J.K. Rowling returning human rights award after Kennedy organization accuses her of being transphobic
J.K. Rowling is returning a coveted Ripple of Hope Award presented to her by the Robert F. Kennedy Human Rights organization in Dec. 2019 after recent remarks from the organization’s president criticizing the author for tweets and statements the organization deemed transphobic.
“Over the course of June 2020 – LGBTQ Pride Month – and much to my dismay, J.K. Rowling posted deeply troubling transphobic tweets and statements,” Kerry Kennedy wrote in a memo on the organization’s website on Aug. 3. “On June 6, she tweeted an article headlined ‘Opinion: Creating a more equal post-COVID-19 world for people who menstruate.’ She wrote glibly and dismissively about transgender identity: ‘People who menstruate.’ I’m sure there used to be a word for those people. Someone help me out. Wumben? Wimpund?

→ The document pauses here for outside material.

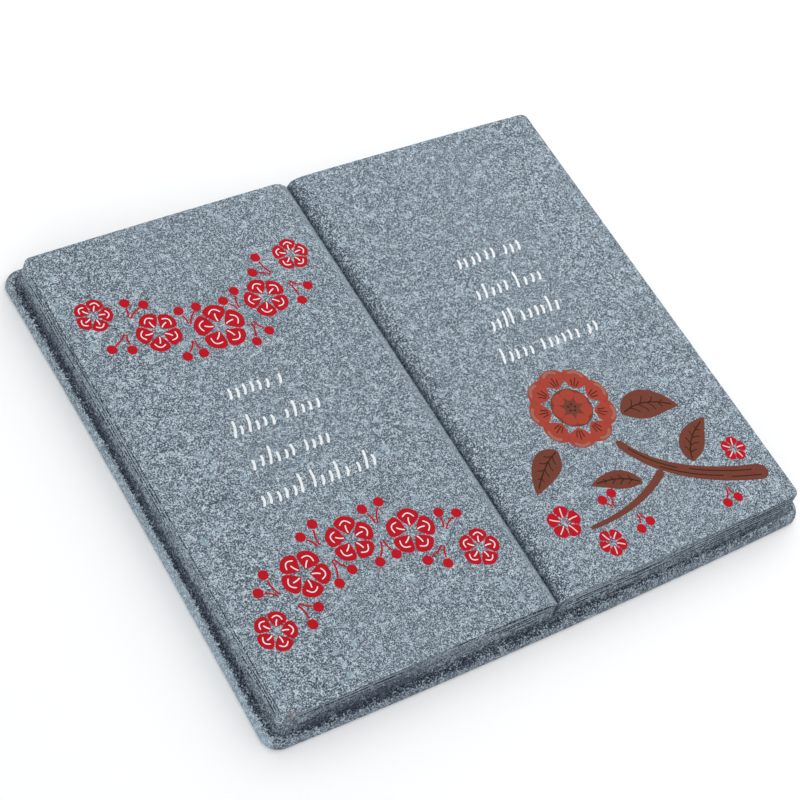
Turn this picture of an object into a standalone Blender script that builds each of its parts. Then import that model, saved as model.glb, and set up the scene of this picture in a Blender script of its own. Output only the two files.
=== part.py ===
"""Memorial plaque in the form of an open book lying flat, cast in one piece of speckled grey resin.

A thin cover slab with rounded edges carries a block of pages. The pages' tops roll down into a
gutter, and fine lines between the leaves run round the block's sides and follow that roll.
Metres, +Z up. The origin is at the middle of the underside, and the front edge is at -Y.
"""
from math import copysign, cos, pi, radians, sin, sqrt

import bmesh
import bpy

# Cover slab
COVER_WIDTH = 0.1600        # along X, across its corners
COVER_DEPTH = 0.1416        # along Y, across the middle of its front and back
COVER_THICKNESS = 0.0030
COVER_CORNER = 0.0045       # radius of its corners, seen from above
COVER_EDGE = 0.0015         # how far its rounded upper edge reaches in
UNDERSIDE_EDGE = 0.0005     # small round along the underside
SIDE_HOLLOW = 0.00065       # the left and right sides fall in by this at their middle
FRONT_BOW = 0.0012          # the ends of the front and back lie back by this from their middle

# Page block
PAGE_HEIGHT = 0.0078        # from the cover's upper face to the page tops
PAGE_FLARE = 0.0010         # the sides spread by this from top to foot
FLARE_POWER = 1.7           # they start nearly upright and spread most near the foot
PAGE_BOW = 0.0004           # the ends of the pages' front and back lie back by this
CREVICE = 0.00035           # flat floor between the pages' foot and the cover's rounded edge
PAGE_CORNER = 0.0020        # radius of the page tops' corners, seen from above
PAGE_EDGE = 0.0003          # small round along the page tops
FORE_EDGE_DROP = 0.0003     # the tops sink by this towards the outer edges
DROP_POWER = 3.0

# Gutter, where the two pages meet
GUTTER_X = -0.00015
GUTTER_DEPTH = 0.0030
LEFT_ROLL = 0.0049          # width over which the left page rolls down
LEFT_ROLL_POWER = 1.75
RIGHT_ROLL = 0.0055         # width over which the right page rises gently
RIGHT_ROLL_POWER = 2.5
RIGHT_STEP = 0.0009         # width of the steep part of the right page's rise
RIGHT_STEP_DEPTH = 0.0017   # and the height of that part
RIGHT_STEP_POWER = 2.0

# Lines between the leaves, round the sides of the page block
LINE_FIRST = 0.0010         # depth of the first line under the page tops
LINE_PITCH = 0.0010
LINE_WIDTH = 0.00036
LINE_DEPTH = 0.00026
LINE_PLAIN = 0.0022         # the foot of the block stays plain for this height
LINE_WAVE = 0.00010         # the lines wander up and down by this
LINE_WAVE_LENGTH = 0.0520
LINE_WAVE_TURN = radians(137.5)     # how far each line's wave is turned from the last one's
CORNER_WEAR = 0.35          # share of the lines' depth that is left round the corners

# Mesh steps
CORNER_STEPS = 4
PAGE_STEPS = 10
ROLL_STEPS = 6
LEFT_CROWDING = 0.7         # below 1 the steps crowd towards the gutter from the left
RIGHT_CROWDING = 2.0        # above 1 they crowd towards it from the right
SIDE_STEPS = 16
EDGE_STEPS = 4
TOP_EDGE_STEPS = 2
SHARP_ANGLE = radians(35)   # edges that bend more than this are shaded sharp

RESIN_GREY = (0.161, 0.202, 0.238, 1.0)
RESIN_ROUGHNESS = 0.7

COLUMNS = 2 * (CORNER_STEPS + PAGE_STEPS + ROLL_STEPS)
ROWS = 2 * CORNER_STEPS + SIDE_STEPS
PAGE_HALF_X = COVER_WIDTH / 2 - SIDE_HOLLOW - COVER_EDGE - CREVICE - PAGE_FLARE
PAGE_HALF_Y = COVER_DEPTH / 2 - (FRONT_BOW - PAGE_BOW) - COVER_EDGE - CREVICE - PAGE_FLARE


def between(start, end, share):
    return start + (end - start) * share


def across(column, half, radius):
    """X of a mesh column on a level with this half width and corner radius."""
    from_right = COLUMNS - column
    if column <= CORNER_STEPS:
        return -half + radius * column / CORNER_STEPS
    if from_right <= CORNER_STEPS:
        return half - radius * from_right / CORNER_STEPS
    step = column - CORNER_STEPS
    roll_start = GUTTER_X - LEFT_ROLL
    roll_end = GUTTER_X + RIGHT_ROLL
    if step <= PAGE_STEPS:
        return between(radius - half, roll_start, step / PAGE_STEPS)
    step -= PAGE_STEPS
    if step <= ROLL_STEPS:
        return between(roll_start, GUTTER_X, (step / ROLL_STEPS) ** LEFT_CROWDING)
    step -= ROLL_STEPS
    if step <= ROLL_STEPS:
        return between(GUTTER_X, roll_end, (step / ROLL_STEPS) ** RIGHT_CROWDING)
    step -= ROLL_STEPS
    return between(roll_end, half - radius, step / PAGE_STEPS)


def along(row, half, radius):
    """Y of a mesh row on a level with this half depth and corner radius."""
    from_back = ROWS - row
    if row <= CORNER_STEPS:
        return -half + radius * row / CORNER_STEPS
    if from_back <= CORNER_STEPS:
        return half - radius * from_back / CORNER_STEPS
    return between(radius - half, half - radius, (row - CORNER_STEPS) / SIDE_STEPS)


def in_plan(column, row, half_x, half_y, radius):
    """Place of a mesh point on a level, with the square corners drawn onto round ones."""
    x = across(column, half_x, radius)
    y = along(row, half_y, radius)
    a = (abs(x) - (half_x - radius)) / radius
    b = (abs(y) - (half_y - radius)) / radius
    if a <= 0 or b <= 0:
        return x, y
    round_x = half_x - radius + radius * a * sqrt(1 - b * b / 2)
    round_y = half_y - radius + radius * b * sqrt(1 - a * a / 2)
    return copysign(round_x, x), copysign(round_y, y)


def at_corner(column, row):
    return (min(column, COLUMNS - column) < CORNER_STEPS
            and min(row, ROWS - row) < CORNER_STEPS)


def gutter(x):
    """Depth of the gutter under the flat of the pages."""
    reach = x - GUTTER_X
    if reach <= 0:
        left = max(0.0, 1 + reach / LEFT_ROLL)
        return GUTTER_DEPTH * left ** LEFT_ROLL_POWER
    gentle = max(0.0, 1 - reach / RIGHT_ROLL) ** RIGHT_ROLL_POWER
    steep = max(0.0, 1 - reach / RIGHT_STEP) ** RIGHT_STEP_POWER
    return (GUTTER_DEPTH - RIGHT_STEP_DEPTH) * gentle + RIGHT_STEP_DEPTH * steep


def page_top(x):
    """Height of the page tops over the cover's upper face."""
    return PAGE_HEIGHT - gutter(x) - FORE_EDGE_DROP * abs(x / PAGE_HALF_X) ** DROP_POWER


def flare(depth):
    return PAGE_FLARE * (depth / PAGE_HEIGHT) ** FLARE_POWER


def page_point(column, row, depth, out):
    """A point of the page block, out from the page tops' outline and down by depth.

    Where the gutter makes the block lower, the depth shrinks in proportion.
    """
    half_x = PAGE_HALF_X + out
    half_y = PAGE_HALF_Y + out
    x, y = in_plan(column, row, half_x, half_y, PAGE_CORNER + out)
    bow = PAGE_BOW * (x / half_x) ** 2
    return x, y * (1 - bow / half_y), COVER_THICKNESS + page_top(x) * (1 - depth / PAGE_HEIGHT)


def line_point(column, row, number, aside):
    """A point of the groove of one leaf line, aside from its middle by -1, 0 or 1 half widths."""
    depth = LINE_FIRST + number * LINE_PITCH + aside * LINE_WIDTH / 2
    along_line = sum(page_point(column, row, depth, flare(depth))[:2])
    wander = sin(2 * pi * along_line / LINE_WAVE_LENGTH + number * LINE_WAVE_TURN)
    depth += LINE_WAVE * wander
    cut = 0.0 if aside else LINE_DEPTH
    if at_corner(column, row):
        cut *= CORNER_WEAR
    return page_point(column, row, depth, flare(depth) - cut)


def cover_point(column, row, height, inset):
    """A point of the cover slab, whose sides fall in and whose front and back bow out."""
    half_x = COVER_WIDTH / 2 - inset
    half_y = COVER_DEPTH / 2 - inset
    x, y = in_plan(column, row, half_x, half_y, COVER_CORNER - inset)
    hollow = SIDE_HOLLOW * (1 - (y / half_y) ** 2)
    bow = FRONT_BOW * (x / half_x) ** 2
    return x * (1 - hollow / half_x), y * (1 - bow / half_y), height


def levels():
    """The rims under the page tops, from the top down, each a function of column and row."""
    for step in range(1, TOP_EDGE_STEPS + 1):
        turn = pi / 2 * step / TOP_EDGE_STEPS
        depth = PAGE_EDGE * (1 - cos(turn))
        out = PAGE_EDGE * (sin(turn) - 1)
        yield lambda c, r, d=depth, o=out: page_point(c, r, d, o)
    room = PAGE_HEIGHT - LINE_FIRST - LINE_PLAIN
    for number in range(int(room / LINE_PITCH) + 1):
        for aside in (-1, 0, 1):
            yield lambda c, r, n=number, a=aside: line_point(c, r, n, a)
    yield lambda c, r: page_point(c, r, PAGE_HEIGHT, PAGE_FLARE)
    edge_height = COVER_THICKNESS - UNDERSIDE_EDGE
    for step in range(EDGE_STEPS + 1):
        turn = pi / 2 * step / EDGE_STEPS
        height = UNDERSIDE_EDGE + edge_height * cos(turn)
        inset = COVER_EDGE * (1 - sin(turn))
        yield lambda c, r, h=height, i=inset: cover_point(c, r, h, i)
    yield lambda c, r: cover_point(c, r, 0.0, UNDERSIDE_EDGE)


def make_plaque(material):
    """The page tops as a grid, whose rim is then drawn down over the sides and closed below."""
    bm = bmesh.new()
    column_of = bm.verts.layers.int.new("column")
    row_of = bm.verts.layers.int.new("row")
    bmesh.ops.create_grid(bm, x_segments=COLUMNS, y_segments=ROWS, size=1.0)
    for v in bm.verts:
        v[column_of] = round((v.co.x + 1) / 2 * COLUMNS)
        v[row_of] = round((v.co.y + 1) / 2 * ROWS)
        v.co = page_point(v[column_of], v[row_of], 0.0, -PAGE_EDGE)
    rim = [e for e in bm.edges if e.is_boundary]
    for level in levels():
        made = bmesh.ops.extrude_edge_only(bm, edges=rim)["geom"]
        for v in made:
            if isinstance(v, bmesh.types.BMVert):
                v.co = level(v[column_of], v[row_of])
        rim = [e for e in made if isinstance(e, bmesh.types.BMEdge) and e.is_boundary]
    bmesh.ops.contextual_create(bm, geom=rim)
    bmesh.ops.recalc_face_normals(bm, faces=bm.faces)
    mesh = bpy.data.meshes.new("open_book_plaque")
    bm.to_mesh(mesh)
    bm.free()
    mesh.shade_smooth()
    mesh.set_sharp_from_angle(angle=SHARP_ANGLE)
    mesh.materials.append(material)
    return bpy.data.objects.new("open_book_plaque", mesh)


def speckled_resin():
    material = bpy.data.materials.new("speckled_grey_resin")
    material.use_nodes = True
    shader = material.node_tree.nodes["Principled BSDF"]
    shader.inputs["Base Color"].default_value = RESIN_GREY
    shader.inputs["Roughness"].default_value = RESIN_ROUGHNESS
    shader.inputs["Metallic"].default_value = 0.0
    return material


def main():
    for old in list(bpy.data.objects):
        bpy.data.objects.remove(old, do_unlink=True)
    collection = bpy.data.collections.new("open_book_plaque")
    bpy.context.scene.collection.children.link(collection)
    collection.objects.link(make_plaque(speckled_resin()))


main()
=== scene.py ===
"""Looks of the open-book memorial plaque: one speckled casting with ornaments and rows printed on it.

Sizes are in millimetres in the plaque's own frame and turn into metres where a mesh is made.
"""
from math import atan2, copysign, cos, hypot, pi, radians, sin, sqrt
from random import Random

import bmesh
import bpy
from mathutils import Euler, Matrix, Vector, noise


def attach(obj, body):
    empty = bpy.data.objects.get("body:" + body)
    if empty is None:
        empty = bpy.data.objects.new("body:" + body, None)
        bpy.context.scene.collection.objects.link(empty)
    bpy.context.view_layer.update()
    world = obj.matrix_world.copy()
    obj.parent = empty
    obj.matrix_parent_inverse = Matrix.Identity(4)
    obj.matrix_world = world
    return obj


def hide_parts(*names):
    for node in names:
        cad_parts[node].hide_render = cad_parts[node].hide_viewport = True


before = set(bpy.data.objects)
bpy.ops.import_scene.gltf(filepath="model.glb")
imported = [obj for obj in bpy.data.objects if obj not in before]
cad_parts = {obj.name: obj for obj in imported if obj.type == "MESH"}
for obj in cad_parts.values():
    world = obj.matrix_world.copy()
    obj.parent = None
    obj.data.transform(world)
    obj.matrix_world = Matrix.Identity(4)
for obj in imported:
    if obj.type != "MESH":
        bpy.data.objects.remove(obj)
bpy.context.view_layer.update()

MM = 0.001

# Camera, as the photograph was taken
CAMERA_PLACE = (-0.24817, -0.19542, 0.40930)
CAMERA_TURN = (34.957, -14.881, -31.209)
CAMERA_LENS = 92.37
CAMERA_SENSOR = 36.0

# Cover slab, as in the solid
COVER_WIDTH = 160.0
COVER_DEPTH = 141.6
COVER_THICKNESS = 3.0
COVER_CORNER = 4.5
COVER_EDGE = 1.5
UNDERSIDE_EDGE = 0.5
SIDE_HOLLOW = 0.65
FRONT_BOW = 1.2

# Page block, as in the solid
PAGE_HEIGHT = 7.8
PAGE_FLARE = 1.0
FLARE_POWER = 1.7
PAGE_BOW = 0.4
CREVICE = 0.35
PAGE_CORNER = 2.0
PAGE_EDGE = 0.3
FORE_EDGE_DROP = 0.3
DROP_POWER = 3.0
PAGE_HALF_X = COVER_WIDTH / 2 - SIDE_HOLLOW - COVER_EDGE - CREVICE - PAGE_FLARE
PAGE_HALF_Y = COVER_DEPTH / 2 - (FRONT_BOW - PAGE_BOW) - COVER_EDGE - CREVICE - PAGE_FLARE

# Gutter, as in the solid
GUTTER_X = -0.15
GUTTER_DEPTH = 3.0
LEFT_ROLL = 4.9
LEFT_ROLL_POWER = 1.75
RIGHT_ROLL = 5.5
RIGHT_ROLL_POWER = 2.5
RIGHT_STEP = 0.9
RIGHT_STEP_DEPTH = 1.7
RIGHT_STEP_POWER = 2.0
CREASE_CUT = 0.5            # notch down the front and back under the gutter
CREASE_WIDTH = 1.5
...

Woomud?”
Kennedy said she and Rowling conversed over the matter and during their interaction, Kennedy took umbrage with the “Harry Potter” scriber’s sentiments.
“[Rowling] has chosen to use her remarkable gifts to create a narrative that diminishes the identity of trans and nonbinary people, undermining the validity and integrity of the entire transgender community – one that disproportionately suffers from violence, discrimination, harassment, and exclusion and, as a result, experiences high rates of suicide, suicide attempts, homelessness, and mental and bodily harm. Black trans women and trans youth, in particular, are targeted,” reads Kennedy’s post.

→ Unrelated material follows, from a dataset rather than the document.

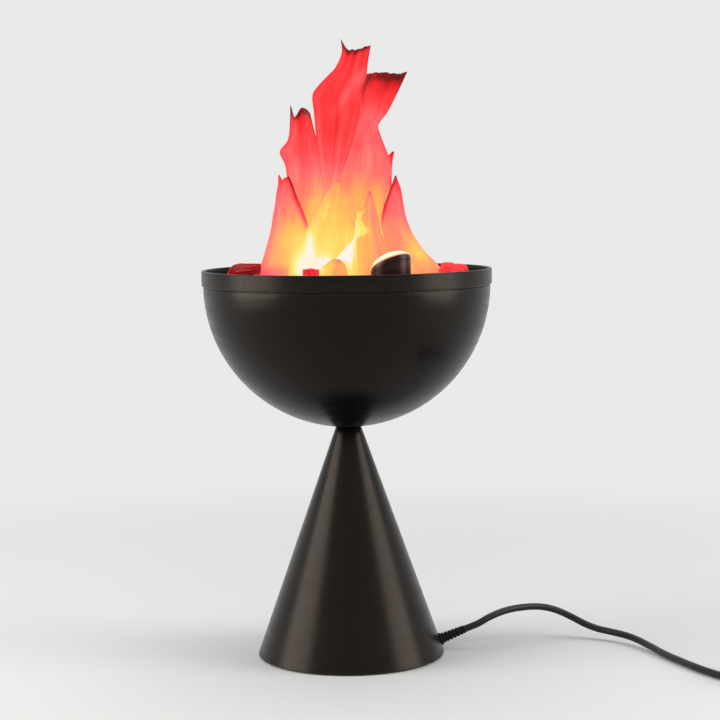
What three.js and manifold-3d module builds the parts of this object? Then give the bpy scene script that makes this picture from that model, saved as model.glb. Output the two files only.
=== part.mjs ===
// Silk flame effect light: a half-round bowl on a cone-shaped foot. A fan in the bowl blows
// strips of silk upward and two lamps light them, so that they look like a fire.
// Millimetres, +Z up, origin in the middle of the foot on the floor, front towards -Y.
import * as THREE from 'three';
import { mergeVertices } from 'three/addons/utils/BufferGeometryUtils.js';
import Module from 'manifold-3d';

const wasm = await Module();
wasm.setup();

// Gaps and cutters
const seat = 0.3; // between pieces that touch
const overrun = 2; // how far a cutter passes the piece it cuts
const screwClearance = 0.3; // round a screw in its hole

// Cone-shaped pedestal, spun from sheet
const coneBaseRadius = 66.7;
const coneTopRadius = 8.9;
const coneEdgeZ = 1; // the feet lift its edge this far off the floor
const coneTopZ = 164.7;
const coneWall = 1;
const plateThickness = 1.5;
const plateZ = 3;
const plateClearance = 0.6;
const lugWidth = 10;
const lugDepth = 16;
const lugHeight = 8;
const footRadius = 7;
const footTaper = 0.6;
const footMargin = 8.8; // from a foot to the base plate's edge
const footCount = 3;

// Stem that joins bowl and cone
const stemRadius = 5;
const stemBore = 3.2;
const stemClearance = 0.3;
const stemEnd = 2; // thread that stands past each nut
const nutAcrossFlats = 14;
const nutHeight = 6;
const nutFlangeRadius = 7.6;
const nutFlange = 1.5;

// Bowl, pressed from sheet, and its rim ring
const rimRadius = 102.5;
const rimOverhang = 1.1; // how far the rim stands out past the bowl
const rimRise = 10.6; // from the bowl's centre to the rim's top
const bowlFlatRadius = 9; // the flat that stands on the cone
const bowlWall = 1;
const rimBandHeight = 11;
const rimWall = 2.5;
const rimRound = 0.7;
const grooveHeight = 1;
const grooveDepth = 1.3;
const skirtGap = 0.9; // between the ring's skirt and the bowl
const skirtWall = 2;
const skirtHeight = 20;
const ledgeWidth = 7;
const ledgeThickness = 2;

// Deck, the plate that carries the fan, lamps and silk
const deckThickness = 1.8;
const deckClearance = 0.5;
const deckScrewAzimuth = -30;
const ventWidth = 3.2;
const ventLength = 20;
const ventPitch = 7;
const ventCount = 6;
const ventMargin = 2; // from a slot's end to the ledge
const ventAzimuth = -118;

// Screws
const screwRadius = 1.5;
const screwLength = 8;
const screwHeadRadius = 3.1;
const screwHeadHeight = 1.6;

// Fan
const fanSide = 80;
const fanDepth = 25;
const fanCorner = 5;
const fanDuctEdge = 2.4; // from the duct to the fan's side
const fanFlange = 4;
const fanDuctWall = 1.6;
const fanHoleInset = 4.25; // from a screw hole to the fan's sides
const fanHoleRadius = 2.1;
const fanBaseThickness = 3;
const fanStrutWidth = 6;
const hubRadius = 17;
const hubWall = 1.5;
const hubFloorGap = 1; // between the hub and the fan's base
const bladeCount = 7;
const bladeTipGap = 0.9;
const bladeRootChord = 15;
const bladeTipChord = 22;
const bladeRootPitch = 48;
const bladeTipPitch = 30;
const bladeThickness = 1.5;
const shaftRadius = 1.5;
const shaftRunning = 0.06; // radial clearance in the bearing
const bearingRadius = 3.4;
const bearingTubeWall = 1.6;
const bearingLength = 9;
const statorGap = 0.8; // between stator and magnet
const statorHeight = 9;
const magnetWall = 1.4;
const magnetHeight = 11;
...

The statement pressed: “From her own words, I take Rowling’s position to be that the sex one is assigned at birth is the primary and determinative factor of one’s gender, regardless of one’s gender identity—a position that I categorically reject. The science is clear and conclusive: Sex is not binary.”
The scathing anecdote prompted Rowling to issue a retort and on Thursday she took to her own website and wrote that Kennedy had “incorrectly implied that I was transphobic, and that I am responsible for harm to trans people.”
Rowling maintained: “As a longstanding donor to LGBT charities and a supporter of trans people’s right to live free of persecution, I absolutely refute the accusation that I hate trans people or wish them ill, or that standing up for the rights of women is wrong, discriminatory, or incites harm or violence to the trans community.”
Rupert Grint, left, disagreed with J.K. Rowling’s comments on transgender people. (Getty)
The 54-year-old author wrote that in light of the recent back-and-forth she felt it right to relinquish her award.
“In solidarity with those who have contacted me but who are struggling to make their voices heard, and because of the very serious conflict of views between myself and RFKHR, I feel I have no option but to return the Ripple of Hope Award bestowed upon me last year,” Rowling said.
“I am deeply saddened that RFKHR has felt compelled to adopt this stance, but no award or honour, no matter my admiration for the person for whom it was named, means so much to me that I would forfeit the right to follow the dictates of my own conscience,” the author continued.
Since Rowling publicly expressed her sentiment regarding transgender individuals, four employees have left her literary agency and members of the “Harry Potter” film umbrella have come forth to denounce her comments.
J.K. Rowling defended her decision to cast a South Korean woman in “Fantastic Beasts: The Crimes of Grindelwald.” (Reuters)
“I firmly stand with the trans community and echo the sentiments expressed by many of my peers. Trans women are women. Trans men are men,” Rupert Grint, 31, said in a statement obtained by Fox News in June. “We should all be entitled to live with love and without judgment.”
Meanwhile, fellow “Potter” stars Daniel Radcliffe and Emma Watson also shared their support for transgender individuals following Rowling’s statements.
“Transgender women are women. Any statement to the contrary erases the identity and dignity of transgender people and goes against all advice given by professional health care associations who have far more expertise on this subject matter than either Jo or I,” Radcliffe, 30, wrote in an essay published online.
“Trans people are who they say they are and deserve to live their lives without being constantly questioned or told they aren’t who they say they are,” Watson, 30, tweeted. “I want my trans followers to know that I and so many other people around the world see you, respect you and love you for who you are.”